▸ Objective: Copy out each line of the listing that has the word "continues" in it.

▸ Data extract:
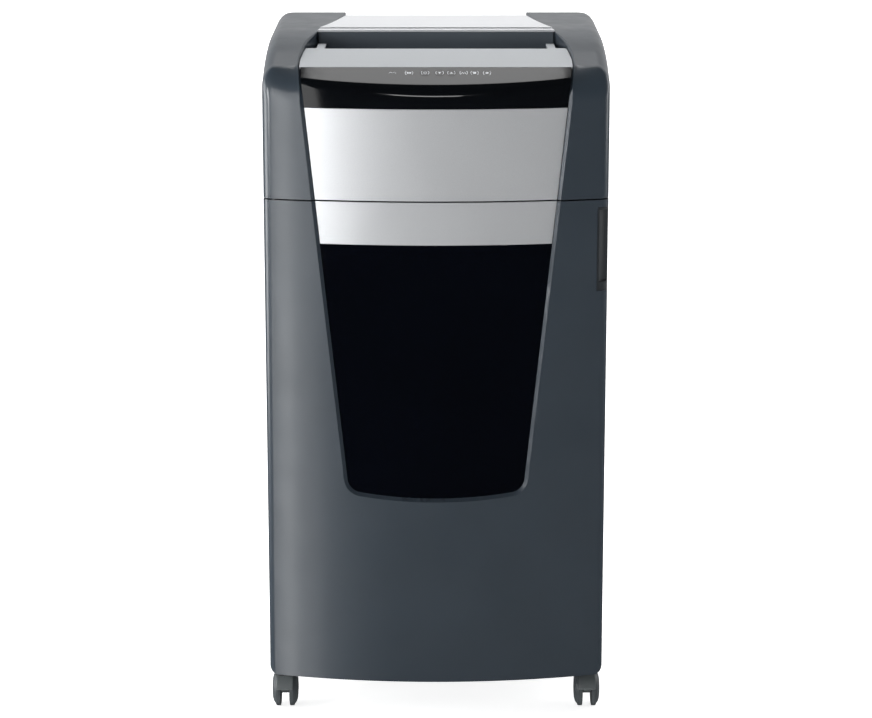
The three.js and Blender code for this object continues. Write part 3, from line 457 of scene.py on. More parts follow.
def case_corner(radius):
    """Centre and start angle of the vertical front corner that joins the bow to the side."""
    reach = BOW_RADIUS - radius
    cx = HALF - radius
    cy = FRONT + BOW_RADIUS - math.sqrt(reach**2 - cx**2)
    start = math.degrees(math.atan2(cy - FRONT - BOW_RADIUS, cx))
    return cx, cy, start


# ------------------------------------------------------------------ door
HINGE = Vector((lo("upper_hinge_pin").x + 7 * MM, lo("upper_hinge_pin").y + 7 * MM, 0))
HINGE_ROUND = 16 * MM
CORNER_LOW = 11 * MM
DOOR_FOOT = 13 * MM
CORNER_SEAM = 15.5 * MM
CORNER_HEAD = 18 * MM


def corner_radius(z):
    return mix(CORNER_LOW, CORNER_SEAM, (z - DOOR_BOTTOM) / (DOOR_TOP - DOOR_BOTTOM))


def door_ring(z):
    radius = corner_radius(z)
    cx, cy, start = case_corner(radius)
    edge_x = BOW_RADIUS * math.cos(math.radians(start))
    right = arc(cx, cy, radius, start, 0, 10)
    front = [(x, FRONT + bow(x)) for x in spread(-edge_x, edge_x, ACROSS)][1:-1]
    left = [(-x, y) for x, y in right]
    hinge = arc(HINGE.x, HINGE.y, HINGE_ROUND, 90, 166, 10)
    outline = hinge + left[::-1] + front + right + [(HALF, DOOR_BACK)]
    return [(x, y, z) for x, y in outline]


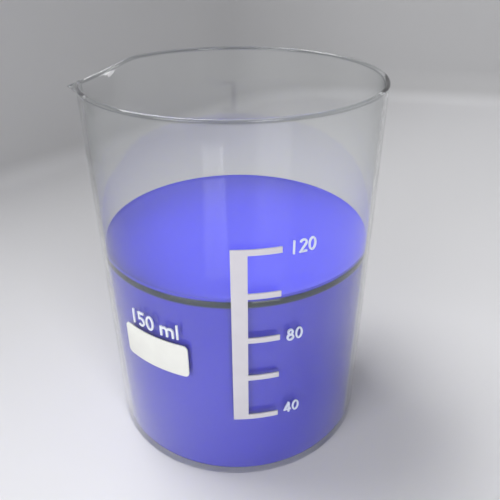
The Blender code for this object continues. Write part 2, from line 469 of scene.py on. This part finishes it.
# ---------------------------------------------------------------------------------------------
# The studio: one pale matt sweep, laid flat under the beaker and turned up into low grey walls
# with a coved foot, and large soft lights above it. The floor lies a hair below the beaker's base,
# because two faces in one place render black.
# ---------------------------------------------------------------------------------------------

sweep_corners = [(-0.38, -0.373), (0.50, -0.50), (0.50, 0.330), (-0.057, 0.302)]
sweep_height = 0.25
corner_round = 0.05
cove = 0.02
cove_angle = math.radians(60)
pale_height = 0.4 * cove
floor_gap = 0.05 * MM

bpy.ops.object.select_all(action="DESELECT")
bpy.ops.mesh.primitive_circle_add(vertices=4, radius=1, fill_type="NGON")
sweep = bpy.context.object
sweep.name = sweep.data.name = "studio_sweep"
for vertex, (x, y) in zip(sweep.data.vertices, sweep_corners):
    vertex.co = (x, y, -floor_gap)
bpy.ops.object.mode_set(mode="EDIT")
bpy.ops.mesh.select_all(action="SELECT")
bpy.ops.mesh.bevel(offset=corner_round, segments=10, affect="VERTICES")
bpy.ops.mesh.select_all(action="SELECT")
bpy.ops.mesh.region_to_loop()
bpy.ops.mesh.extrude_edges_move(TRANSFORM_OT_translate={"value": (0, 0, sweep_height)})
bpy.ops.object.mode_set(mode="OBJECT")
foot_edges = sweep.modifiers.new("cove", "BEVEL")
foot_edges.width = cove
foot_edges.segments = 8
foot_edges.limit_method = "ANGLE"
foot_edges.angle_limit = cove_angle
bpy.ops.object.modifier_apply(modifier="cove")
bpy.ops.object.shade_smooth_by_angle(angle=smooth_angle)

# Matt emulsion: pale on the floor, and a middle grey on the walls above the cove
paint = new_material("matt_studio_paint")
place = node(paint, "ShaderNodeTexCoord")
split = node(paint, "ShaderNodeSeparateXYZ", None, {0: place.outputs["Object"]})
up_wall = node(
    paint,
    "ShaderNodeMapRange",
    {"interpolation_type": "SMOOTHSTEP", "From Min": 0.0, "From Max": pale_height},
    {"Value": split.outputs["Z"]},
)
tone = node(
    paint,
    "ShaderNodeMix",
    {"data_type": "RGBA", MIX_A: linear("#E6E6E8"), MIX_B: linear("#C8C8C9")},
    {MIX_FACTOR: up_wall.outputs["Result"]},
)
shader = node(
    paint, "ShaderNodeBsdfPrincipled", {"Roughness": 0.6}, {"Base Color": tone.outputs[MIX_COLOUR]}
)
node(paint, "ShaderNodeOutputMaterial", None, {"Surface": shader.outputs["BSDF"]})
finish_with(sweep, paint)

# A weak, slightly cool fill from all round
world = bpy.data.worlds.new("studio")
bpy.context.scene.world = world
world.use_nodes = True
fill = world.node_tree.nodes["Background"]
fill.inputs["Color"].default_value = (0.96, 0.96, 1.0, 1)
fill.inputs["Strength"].default_value = 0.1


def soft_light(name, heading, height, distance, size, radiance):
    """A square soft box, aimed at the object from a heading and a height in degrees."""
    light = bpy.data.lights.new(name, "AREA")
    light.shape = "SQUARE"
    light.size = size
    light.energy = radiance * math.pi * size**2
    lamp = bpy.data.objects.new(name, light)
    bpy.context.scene.collection.objects.link(lamp)
    around, up = math.radians(heading), math.radians(height)
    aim = Vector((0, 0, mouth / 2))
    out = Vector((math.cos(around) * math.cos(up), math.sin(around) * math.cos(up), math.sin(up)))
    lamp.location = aim + out * distance
    lamp.rotation_euler = out.to_track_quat("Z", "Y").to_euler()
    lamp.visible_camera = False


soft_light("back_light", heading=160, height=60, distance=0.70, size=0.40, radiance=8.0)
soft_light("front_light", heading=-52, height=30, distance=0.42, size=0.15, radiance=8.0)
soft_light("side_light", heading=-112, height=25, distance=0.42, size=0.24, radiance=3.6)

# The camera stands close in front, above the mouth, and looks down into the beaker
look_heading, look_down, lean = 104.91, 30.361, -0.245

camera = bpy.data.objects.new("camera", bpy.data.cameras.new("camera"))
bpy.context.scene.collection.objects.link(camera)
camera.data.lens = 39.405
camera.data.sensor_width = 36.0
camera.data.clip_start = 0.001
camera.location = (31.20 * MM, -105.32 * MM, 104.38 * MM)
turn = Matrix.Rotation(math.radians(look_heading - 90), 3, "Z")
tilt = Matrix.Rotation(math.radians(90 - look_down), 3, "X")
roll = Matrix.Rotation(math.radians(lean), 3, "Z")
camera.rotation_euler = (turn @ tilt @ roll).to_euler()
bpy.context.scene.camera = camera
bpy.context.scene.view_settings.view_transform = "Standard"  # The default greys the strong blue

▸ Exercise solution:
The three.js and Blender code for this object continues. Write part 3, from line 457 of scene.py on. More parts follow.
The Blender code for this object continues. Write part 2, from line 469 of scene.py on. This part finishes it.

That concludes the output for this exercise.